Transition is defined by google as "the process or a period of changing from one state or condition to another." And many of us can relate to this period of transition. The kicker for me is how we transition. This is where I often have a full grown tantrum with God and find myself ultimately having no other choice but to trust His process. Proverbs 3:5-6 resounds like a gong and arrests the rhythms of my logic. I feel like it pulls the crutch of my understanding from underneath my lean. Here's why. I used to be pretty drastic when it came to relationships. I mean, I'd hold out far beyond my capacity and was terribly hurt along the way, in hopes of some kind of fruit. But once I had done all that I could, as loving and loyal as I am, I was ready to go. And I mean READY! I'd be so done with them or it, I'd barely remember it even happened. It was my only way of surviving the pain. Numbing it. But that neither healed nor helped me.

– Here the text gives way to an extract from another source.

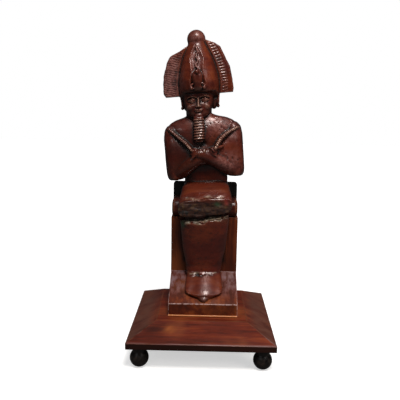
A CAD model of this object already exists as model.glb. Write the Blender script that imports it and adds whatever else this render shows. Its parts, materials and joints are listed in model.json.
# %% [markdown]
# A small bronze king on a wooden stand
#
# The real thing is two things made centuries apart. The king is one bronze, cast by
# the lost-wax way, with a glossy red-brown patina, pitted and mended across the
# knees and the ankles. The stand is modern: polished red-brown boards, a black back
# board, and four black ball feet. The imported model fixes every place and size, so
# this lesson builds each visible piece around it, then gives it its finish.

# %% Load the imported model
import json
import math

import bmesh
import bpy
import numpy as np
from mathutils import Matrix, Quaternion, Vector, noise

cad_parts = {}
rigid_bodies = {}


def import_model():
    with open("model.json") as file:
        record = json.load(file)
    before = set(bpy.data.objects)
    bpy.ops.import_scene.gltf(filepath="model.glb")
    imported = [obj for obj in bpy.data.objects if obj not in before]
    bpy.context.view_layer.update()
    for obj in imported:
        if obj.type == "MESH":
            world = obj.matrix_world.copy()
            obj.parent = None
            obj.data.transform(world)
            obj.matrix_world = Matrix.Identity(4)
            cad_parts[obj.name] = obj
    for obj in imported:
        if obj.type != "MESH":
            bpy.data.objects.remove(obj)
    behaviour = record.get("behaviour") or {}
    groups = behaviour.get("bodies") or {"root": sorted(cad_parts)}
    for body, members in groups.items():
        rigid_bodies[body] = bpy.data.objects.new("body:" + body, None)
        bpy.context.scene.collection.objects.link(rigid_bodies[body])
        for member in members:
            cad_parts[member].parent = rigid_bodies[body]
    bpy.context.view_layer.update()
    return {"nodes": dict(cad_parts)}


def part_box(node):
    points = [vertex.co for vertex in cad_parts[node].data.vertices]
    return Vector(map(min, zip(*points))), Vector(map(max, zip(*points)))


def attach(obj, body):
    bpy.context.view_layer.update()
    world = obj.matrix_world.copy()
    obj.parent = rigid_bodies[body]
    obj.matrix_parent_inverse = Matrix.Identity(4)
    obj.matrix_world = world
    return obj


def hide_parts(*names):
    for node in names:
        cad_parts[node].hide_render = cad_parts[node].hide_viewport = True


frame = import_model()
MM = 0.001
print("packed pieces:", ", ".join(sorted(frame["nodes"])))

# %% [markdown]
# The camera
#
# The photograph was taken from a little above the lap, nearly square on. The two
# angles, the small roll and the lens were found by lining up the plinth's four
# corners, the footrest and the throne. Setting the camera first means that each
# later piece can be compared with the photograph at once.

# %% Place the camera
CAMERA_PLACE = Vector((2.6 * MM, -428.6 * MM, 203.2 * MM))
CAMERA_TURN = math.radians(0.82)
CAMERA_DIP = math.radians(9.84)
CAMERA_ROLL = math.radians(0.97)
CAMERA_LENS = 45.1

bpy.ops.object.camera_add(location=CAMERA_PLACE)
camera = bpy.context.object
camera.name = "camera"
view_line = Vector((-math.sin(CAMERA_TURN) * math.cos(CAMERA_DIP),
                    math.cos(CAMERA_TURN) * math.cos(CAMERA_DIP), -math.sin(CAMERA_DIP)))
aim = view_line.to_track_quat("-Z", "Y") @ Quaternion((0, 0, 1), CAMERA_ROLL)
camera.rotation_euler = aim.to_euler()
camera.data.lens = CAMERA_LENS
camera.data.sensor_width = 36.0
camera.data.clip_start = 0.01
bpy.context.scene.camera = camera
print("camera looks down", round(math.degrees(CAMERA_DIP), 1), "degrees")

# %% [markdown]
# Floor and background
#
# The photograph is a cut-out on white. Polished dark things are mostly seen by what
# they reflect, and there they reflect a dark room. So the world and the floor are
# white where the camera sees them, and dim for the light that reaches the object.
# The floor is part lit paint, which takes the shadow, and part glow, which keeps it
# white to the horizon. The back of the room is brighter than the front, so that the
# object's back isn't lost in the dark.

# %% Lay the floor
FLOOR_SIZE = 6.0
FLOOR_DROP = 0.0001
WHITE_NEAR, WHITE_FAR = 0.10, 0.40
GLOW_NEAR, GLOW_FAR = 0.55, 1.0
PAINT_SEEN, PAINT_FOR_LIGHT = 0.80, 0.10
bpy.ops.mesh.primitive_plane_add(size=FLOOR_SIZE, location=(0, 0, -FLOOR_DROP))
floor = bpy.context.object
floor.name = "floor"


def choose(tree, ray, otherwise, when_ray):
    """One shader for most rays and another for rays of one kind."""
    rays = tree.nodes.new("ShaderNodeLightPath")
    made = tree.nodes.new("ShaderNodeMixShader")
    tree.links.new(rays.outputs[ray], made.inputs["Fac"])
    tree.links.new(otherwise, made.inputs[1])
    tree.links.new(when_ray, made.inputs[2])
    return made.outputs["Shader"]


def paint(tree, grey):
    made = tree.nodes.new("ShaderNodeBsdfDiffuse")
    made.inputs["Color"].default_value = (grey, grey, grey, 1)
    return made.outputs["BSDF"]


def run_between(tree, source, start, end, low, high):
    """A number that goes from low to high while the source goes from start to end."""
    made = tree.nodes.new("ShaderNodeMapRange")
    for name, value in (("From Min", start), ("From Max", end), ("To Min", low), ("To Max", high)):
        made.inputs[name].default_value = value
    tree.links.new(source, made.inputs["Value"])
    return made.outputs["Result"]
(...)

The internal conflict I had was that I never did back and forth well. Either it worked. Or it didn't. The fact that I needed to let go didn't change. But HOW I let go is what marked the difference. Wisdom says that the way I transition from one thing to the next can either help continue the growth process from the previous season, or inadvertently stunt its growth and damage/destroy the harvest in a moment of untimely uprooting. We can't avoid the change of seasons anymore than the transition attached to it.
I don't know about you, but I'm in the middle of major transitions in my life. The life I knew yesterday is no more; I'm entering into a new season. To ignore the signs of change will leave me wearing shorts for a winter storm. Not a good look and certainly short of being prepared (pun intended. hehe). But here's the thing. It's not the first time that I'm experiencing a major transition. Like Solomon penned in Ecclesiastes, everything has a time and a season. And what's more, there is NOTHING new under the sun. WOMP! Talk about disappointing for us creatives that love the adrenaline of "new." But there's more.
Some of us get shocked or simply complain our way into the new season, because we don't value the lessons of the previous one. But God has graced me to orbit around the Son about 32 times, and I've observed that the same seasons come back around. It's not superstition. It's design. Whether we like them or not. It is what it is. No matter our geographical, educational, societal, emotional, mental, spiritual, physical, financial and/or marital status. Seasons Change. Every. Single. Year. SHOCKER of SHOCKERS! I know. I looked at myself in the mirror and said, "Ana. Breathe. Cuenta hasta 10. Hop three times. Scream if you need to. But get a grip! The season is different. But God isn't. His design is perfect."
Here's what I believe I stumbled upon this week. Finding yourself in this "season" again isn't an indicator that you failed the last time you were in it. You are just experiencing it differently.
Think of it this way. When I was a child, I looked forward to the winter months, praying and planning for snow days. Especially when I first came to this country. I loved watching the snow fall and then playing in it with my older brothers. Numb and all, we would have a blast! As an adult, I now have a child who looks forward to it as I once did. The way I experienced winter then, is very different than the way I experience it this time around. Now, I pay attention to the patterns, the news and signs of change, not to play in it, but to ensure I'm prepared when it does snow; and then Zinai can play in it. Same season. Different outlook. Different plan.
Perhaps this natural progression of life is the opportunity of a different perspective. Seasons will change and repeat. You have the choice to learn and grow with every cycle of seasons.
Embrace the change of seasons. You can't avoid it.
Change announces the new season. Pay attention and Prepare.
Transitions lead to that change of season. Mind the process.